Hypnosis doesn’t begin with control, It begins with attention...

Firstly… we should probably deal with the myth.

The one where hypnosis only works on weak-minded people, Or gullible people, Or people who are somehow “easy to control.”


It’s a persistent little rumour, and like most persistent rumours, it survives mostly because it sounds good when repeated confidently.


But psychologically speaking… it’s not particularly accurate.


In fact, the people who tend to respond most easily to hypnosis are often the opposite of what people expect. They are usually people who can concentrate well. People with active imaginations. People who are capable of becoming deeply absorbed in an experience.


Not passive. Not stupid. Just… attentive.

And attention, as it turns out, is the real currency of hypnosis.



Attention Is Everything


Hypnosis doesn’t really work by overpowering someone’s mind.

What it does instead is guide attention.


When attention narrows, the brain becomes quieter. Competing thoughts drop away for a moment, and whatever remains in focus becomes more vivid.


You already know this feeling.

When you’re watching a film and realise two hours have passed. When you’re reading a book and forget where you are. When you drive somewhere familiar and suddenly notice you’ve already arrived.


Your brain didn’t switch off. It simply chose a single thread of attention and followed it.


Hypnosis works in much the same way.

The difference is that the focus is guided deliberately.


Imagination Helps More Than People Realise


Another thing that makes someone responsive to hypnosis is imagination.

And I don’t mean imagination in the childish sense. I mean the ability to mentally experience things vividly.


If someone says:


“Your eyelids are becoming heavy.”


Your brain can respond in two different ways.


It can analyse the sentence.


Or it can quietly begin imagining the sensation.


People who slip easily into that second response often find hypnotic suggestion much more natural. Their mind collaborates with the idea rather than arguing with it.

Which is really the hidden mechanism of hypnosis.


Not control.

Collaboration.


Willingness Matters More Than Ability


There’s also something else people don’t like hearing.


Hypnosis usually works best on people who allow it to.


If someone sits there mentally folding their arms, evaluating every word, waiting to catch the hypnotist doing something “clever”… their attention never settles.


The mind stays guarded.

But when someone approaches the experience with curiosity instead of resistance, attention flows much more easily.


And attention, again, is the entire game.



It Exists On A Spectrum


Psychologists tend to describe hypnotic responsiveness as a spectrum.


Some people enter trance states quickly.


Most people sit somewhere in the middle.


A smaller group struggle with it entirely.


None of these responses are abnormal.


They simply reflect how easily someone can focus, imagine, and let their attention settle.

Three surprisingly ordinary mental skills.



And Yet…


Here’s the interesting part.


Almost everyone already experiences mild trance states regularly.


When you get lost in music.

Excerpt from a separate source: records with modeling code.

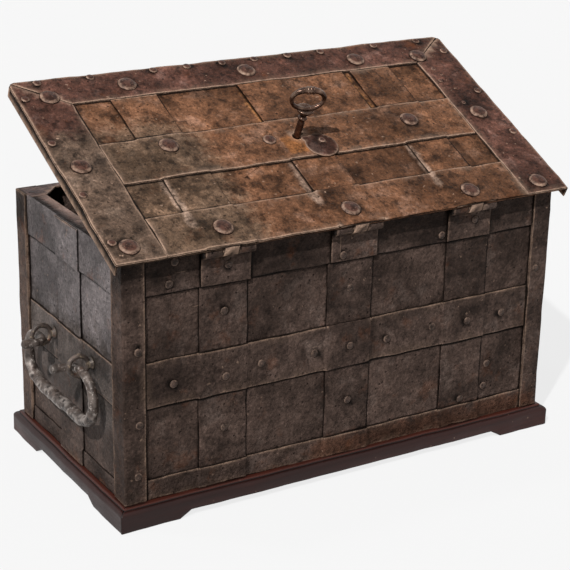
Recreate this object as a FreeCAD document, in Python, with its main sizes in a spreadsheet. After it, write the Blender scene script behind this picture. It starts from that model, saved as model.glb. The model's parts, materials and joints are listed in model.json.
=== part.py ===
import FreeCAD, Part
import math
import os
import Sketcher
from types import SimpleNamespace

# An iron armada chest on a moulded plinth, seen from its hinge side at -Y.
# The origin is at the centre of the footprint on the ground, +Z is up.

RIGHT_ANGLE = 90
Vector = FreeCAD.Vector
doc = FreeCAD.newDocument("ArmadaChest")

# Driving dimensions in millimetres, angles in degrees
SIZES = {
    # Chest body above the plinth
    "length": 600,
    "depth": 300,
    "height": 300,
    "wall": 2,
    "strap": 2,
    "iron": 4,
    "iron_leg_long": 28,
    "iron_leg_end": 30,
    "iron_round": 2.5,
    "strap_width": 62,
    "strap_inset": 128,
    "ramp": 3,
    "top_band": 48,
    "middle_band_low": 115,
    "middle_band": 57,
    "bottom_band": 26,
    "end_top_band": 50,
    "end_middle_band_low": 114,
    "end_middle_band": 52,
    "end_bottom_band": 20,
    # Rim flanges on the walls
    "rim": 3,
    "rim_end_width": 24,
    "rim_long_width": 15,
    "rim_end_inset": 42,
    "gusset": 24,
    # Plinth
    "plinth_height": 28,
    "plinth_out": 11,
    "plinth_width": 30,
    "plinth_ledge": 6.5,
    "plinth_quirk": 2,
    "plinth_round": 6,
    "foot": 76,
    "foot_slope": 15,
    "foot_rise": 9,
    # Hinges
    "hinge_left_inset": 130,
    "hinge_mid": 3,
    "hinge_right_inset": 129,
    "hinge_width": 64,
    "hinge_out": 6,
    "knuckle": 6.5,
    "knuckle_length": 20,
    "knuckle_gap": 0.4,
    "leaf": 3,
    "hinge_pin": 3.7,
    "hinge_pin_head": 5.2,
    "hinge_pin_head_length": 2.5,
    "pin_play": 0.08,
    # Lid, with y measured from the hinge axis while the lid is closed
    "lid_open": 24.9,
    "lid_end_over": 13,
    "lid_front_over": 13,
    "lid_near_over": 4.6,
    "lid_sheet": 2,
    "lid_strip": 1.6,
    "lid_play": 0.3,
    "lid_corner": 8,
    "flange_drop": 15,
    "lid_strap_width": 60,
    "left_border": 63,
    "right_border": 64,
    "front_border": 51,
    "lid_band_under_key": 38,
    "lid_middle_band": 73,
    "lid_rear_band": 53,
    "patch_gap": 11,
    # Rivets
    "dome": 10,
    "dome_rise": 6.5,
    "small_dome": 7,
    "small_dome_rise": 4.5,
    "edge_dome": 5,
    "edge_dome_rise": 3.2,
    "nail": 3,
    "nail_rise": 1.5,
    "edge_rivet_inset": 6,
    "end_rivet_inset": 10,
    "rivet": 4.7,
    "rivet_rise": 3,
    # End handles
    "handle_back": 8,
    "eye_height": 174,
    "eye_pitch": 108,
    "eye_ring": 12,
    "eye_wire": 3,
    "eye_out": 15,
    "eye_foot": 8,
    "eye_neck": 4.5,
    "rod": 5,
    "rod_drop": 3.7,
    "handle_half": 93,
    "handle_fall": 61,
    "handle_shoulder": 20,
    "handle_corner": 28,
    "handle_tip": 28,
    "handle_tip_in": 12,
    "tip_bend": 9,
    "tip_flare": 6,
    "grip": 7,
    "grip_half": 60,
    # Key and keyhole
    "key_turned": 13,
    "key_shank": 4.5,
    "key_bore": 2.3,
    "key_end": 17.4,
    "bit_reach": 10,
    "bit": 3,
    "bit_top": 4.4,
    "bit_length": 10,
    "ward": 1.4,
    "keyhole": 5.2,
    "keyhole_slot": 4.2,
    "keyhole_reach": 11,
    "collar": 8.5,
    "collar_low": 30.6,
    "collar_high": 34.6,
    "cup_low": 4.6,
    "cup": 11,
    "cup_high": 43.6,
    "bow_across": 23.5,
    "bow_up": 20,
    "bow_rod": 3.2,
    "reed": 4.1,
    "reed_length": 3,
    "reed_gap": 4.2,
    "reed_drop": 0.8,
    # Keyhole cover, placed from the key axis
    "cover_pivot_x": 27.5,
    "cover_pivot_y": 15,
    "cover": 1.4,
    "cover_play": 0.2,
    "cover_disc": 21,
    "cover_disc_x": 23.5,
    "cover_disc_y": 22,
    "cover_tip": 5,
    "cover_tip_x": 8,
    "cover_tip_y": 7,
    "cover_rivet": 2.5,
    "cover_rivet_head": 4.5,
    "cover_rivet_rise": 2.6,
    # Lock, measured down from the underside of the lid sheet
    "throw": 16,
    "turn": 45,
    "base": 2,
    "base_inset": 38,
    "bolt_lift": 1.9,
    "bolt": 5,
    "layer_play": 1,
    "lever": 3,
    "bridge_play": 1.5,
    "bridge": 2,
    "bridge_width": 12,
    "bridge_half": 36,
    "bridge_post": 3.8,
    "bar_width": 14,
    "front_bolt_gap": 9,
    "end_bolt_gap": 3,
    "head": 8,
    "head_half": 45,
    "prong": 9,
    "drive_pin": 3,
    "slot_play": 0.4,
    "slot_length": 9,
    "tail": 3.4,
    "hub_boss": 12.4,
    "hub_play": 0.3,
    "hub_centre": 15,
    "lever_inset": 150,
    "lever_arm": 30,
    "lever_width": 10,
    "lever_eye": 8,
    "lever_post": 4,
    "post_head": 6,
    "guide_wall": 3,
    "guide_length": 8,
    "guide_play": 0.3,
    "guide_to_lever": 60,
    "guide_end_inset": 57,
    "guide_front_inset": 44,
    "guide_spread": 38,
    "spring": 1.2,
    "spring_radius": 60,
    "spring_half": 23.5,
    "spring_height": 4,
    "spring_play": 0.2,
    "spring_foot": 7,
    "spring_to_guide": 38,
    # Overrun of cutting tools
    "overrun": 5,
}

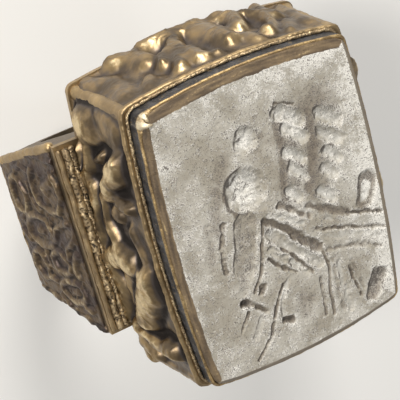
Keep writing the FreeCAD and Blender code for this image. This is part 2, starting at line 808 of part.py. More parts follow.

When a repetitive sound becomes strangely calming. When your thoughts slow down because something simple has captured your attention.

Those moments aren’t unusual.


They’re just unstructured versions of the same mental process.


Hypnosis simply gives the mind a clearer path to follow.


Final Thought


The people who respond most easily to hypnosis are rarely the weakest in the room.

More often, they are the ones capable of letting their attention deepen instead of scattering.


And once attention deepens, something interesting happens.


The mind becomes quieter. Suggestions become easier to experience. And the boundary between thought and sensation begins to soften.


Which is where hypnosis tends to begin.